The Simple Bathroom Habit That Can Cut Your Water Bill in Half (Easy Ways to Be More Mindful at Home)

Part II: The Paradox of Potable Waste
To understand why a simple flush is a matter of environmental concern, one must look at the nature of the water being used. In almost every modern municipal system, the water that fills your toilet tank is the exact same water that flows from your kitchen tap. It is “potable” water—water that has been collected, filtered, chemically treated, and pumped through miles of infrastructure to meet rigorous safety standards for human consumption. We are, quite literally, using high-quality drinking water to transport liquid waste. It is a staggering paradox of the modern age: we spend millions of dollars treating water to a life-sustaining standard, only to use it as a disposable conveyor belt.
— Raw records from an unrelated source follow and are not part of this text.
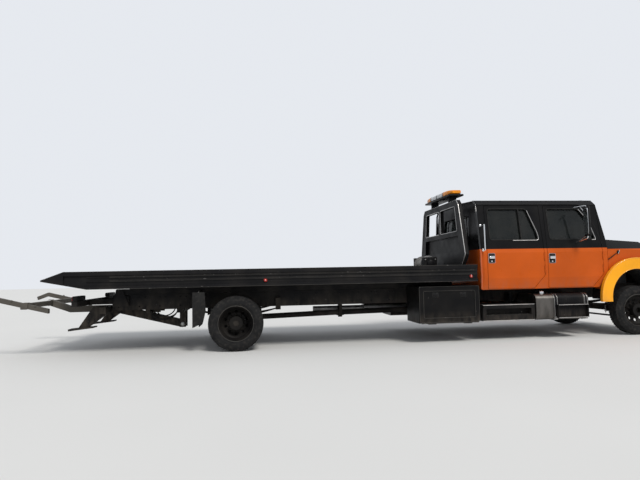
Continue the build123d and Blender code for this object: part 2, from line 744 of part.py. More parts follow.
# Wheel lift: boom, cross tube, legs and feet
lift_boss = (50.0, 80.0)
lift_eye_lug = ((90.0, -200.0), (-110.0, -140.0), (-36.0, 36.0), (30.0, 36.0))
lift_leg_top = ((50.0, -50.0), (-30.0, 60.0), (-150.0, 60.0))
lift_leg_foot = ((-60.0, 0.0), (60.0, 0.0))
lift_pad = ((-187.0, -30.0), (181.0, 10.0), (181.0, 30.0), (-187.0, 0.0))
with BuildPart() as wheel_lift:
    near = Vector(lift_pivot[0], 0, lift_pivot[1])
    far = Vector(lift_cross[0], 0, lift_cross[1])
    run = far - near
    edge = Vector(-run.Z, 0, run.X).normalized() * (lift_boom / 2)
    side_prism([(p.X, p.Z) for p in (near + edge, far + edge, far - edge, near - edge)],
               around(0.0, lift_boom_half))
    cross_rod(lift_pivot, around(0.0, lift_boss[1]), lift_boss[0])
    block(around(lift_cross[0], lift_tube), around(0.0, lift_fork_y + lift_end),
          around(lift_cross[1], lift_tube))
    for _, side in SIDES:
        side_prism(shifted(lift_eye_lug, lift_eye), on_side(side, *lug_y))
        side_prism(shifted(lift_leg_top, lift_cross) + shifted(lift_leg_foot, lift_foot),
                   around(side * lift_leg_y, lift_leg_half))
        side_prism(shifted(lift_pad, lift_foot), around(side * lift_leg_y, lift_pad_half))
        fork = (lift_cross[0], side * lift_fork_y)
        rod((*fork, lift_cross[1] - 2 * lift_tube), (*fork, lift_cross[1] + 2 * lift_tube), fork_pin_radius,
            Mode.SUBTRACT)
    cross_rod(lift_pivot, around(0.0, lift_boss[1] + weld), tilt_pin_radius + fit_gap, Mode.SUBTRACT)
save("wheel_lift", wheel_lift.part)

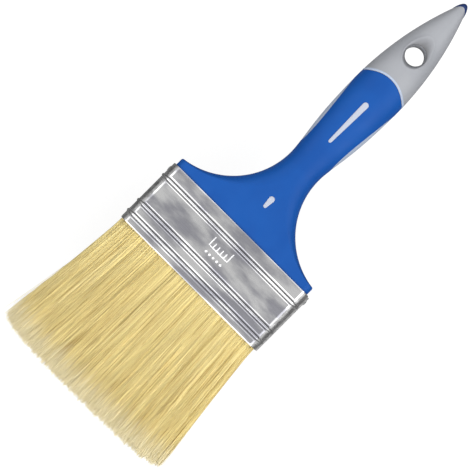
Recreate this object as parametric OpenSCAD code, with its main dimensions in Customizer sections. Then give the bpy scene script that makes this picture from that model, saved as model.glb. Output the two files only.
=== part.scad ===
// Flat paint brush with a two-colour moulded handle, lying on its flat side.
// X runs across the brush, +Y points to the tip of the handle, and Z is the thickness.
// The origin is on the surface that the brush lies on, under the middle of its length.

/* [Brush] */
// Length of the handle above the ferrule
handle_l = 135; // [130:1:140]
// Length of the ferrule
ferrule_l = 32; // [31:1:34]
// Length of bristle that stands out of the ferrule
bristle_l = 69; // [55:1:75]

/* [Ferrule] */
// Width of the ferrule across its flat walls
ferrule_w = 80; // [80:1:84]
// Thickness of the ferrule across its flat walls
ferrule_t = 16; // [16:0.5:18]
// Thickness of the steel strip
wall = 0.5; // [0.4:0.05:0.6]
// Outer radius of the ferrule's four corners
corner_r = 3.5; // [3:0.1:4]
// Width of one rolled bead
bead_w = 2.4; // [2:0.1:3]
// Height of one rolled bead above the wall
bead_h = 0.45; // [0.3:0.05:0.5]
// How far the lapped end of the strip stands out of the narrow side that it covers
lap_t = 0.8; // [0.6:0.1:1]

/* [Handle] */
// Half width of the shoulder, where the handle meets the ferrule
shoulder_hw = 39; // [38:0.1:39.2]
// Half thickness of the shoulder
shoulder_ht = 7.3; // [7:0.05:7.4]
// Radius of the hollow flare between the shoulder and the waist
flare_r = 34.5; // [34:0.1:35]
// Half width of the waist
waist_hw = 8.5; // [8:0.1:9]
// Half thickness of the waist
waist_ht = 7; // [6.6:0.1:7.4]
// Half width of the palm swell
palm_hw = 11.8; // [11.4:0.1:12.2]
// Wall thickness of the blue sleeve
sleeve_wall = 1.6; // [1.4:0.1:1.8]
// Radius of the hang hole
hole_r = 4.5; // [4:0.1:5]

/* [Bristles] */
// Half width of the bristle tips
tip_hw = 46.4; // [42:0.1:48]
// Half thickness of the bristles at their fullest
full_ht = 8.2; // [7.6:0.1:8.4]
// How much shorter the bristles are at the corners
corner_short = 2.6; // [1:0.1:4]

/* [Hidden] */
$fn = 48;

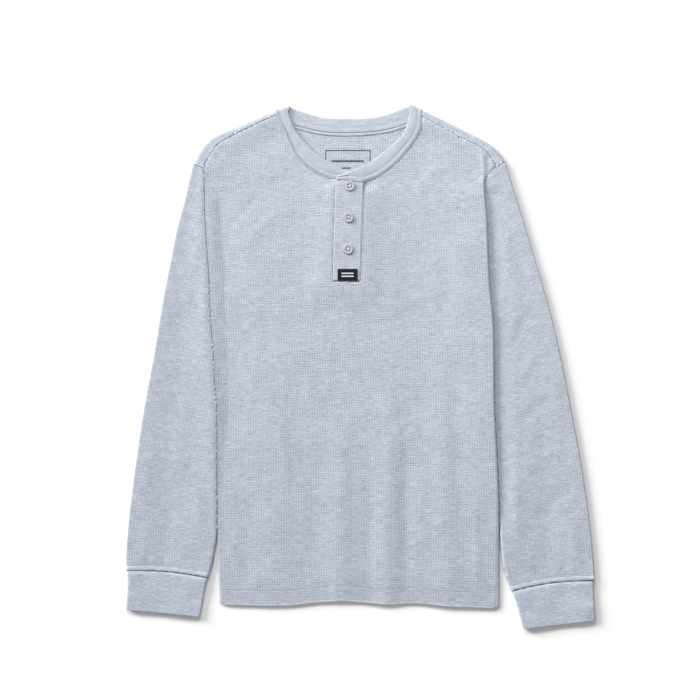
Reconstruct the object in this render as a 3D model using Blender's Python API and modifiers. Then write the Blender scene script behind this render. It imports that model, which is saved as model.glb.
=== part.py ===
"""Child's thermal top in waffle knit, lying on its back with its sleeves down beside the body.

Lengths are in millimetres until a mesh is made. +X is the wearer's left (suffix _l), +Y runs from the hem
to the neck, and the floor is z = 0. Each panel is an open sheet of the garment's outer face, thickened
inwards. The front lies on the back, the back wraps over the shoulders to the forward shoulder seams, and
each sleeve is a flattened tube whose inner edge is slit along the armhole.
"""

from math import pi

import bmesh
import bpy
import numpy as np

MM = 0.001
GAP = 0.3                       # between pieces that are sewn to each other
CLOTH = 1.5                     # wall of the waffle knit
RIB = 2.0                       # wall of the folded rib: neckband and cuffs
FOLD = 2.8                      # outer radius of a folded edge
FRONT_TOP = 4.2                 # height of the front's outer face where it lies flat
SIDE_RIM = CLOTH + GAP          # height at which the front's sides end above the back
SIDE_FOOT = 2.6                 # height at which the roll of those sides turns straight down
PLACKET_WALL = 1.8
LABEL_WALL = 1.0
WELD = 1e-6                     # metres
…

The numbers associated with this habit are equally eye-opening. A standard, older-model toilet can consume up to nine liters of water in a single cycle, while even modern “low-flow” versions use about three to six liters. When you multiply those few liters by the number of people in a household, and then by the three hundred and sixty-five days in a year, the volume becomes astronomical. A typical family of four can inadvertently flush tens of thousands of liters of treated water down the drain annually. In regions currently facing “water stress” or prolonged droughts, this isn’t just a waste of a resource; it’s a waste of the energy and carbon required to process and transport that water in the first place.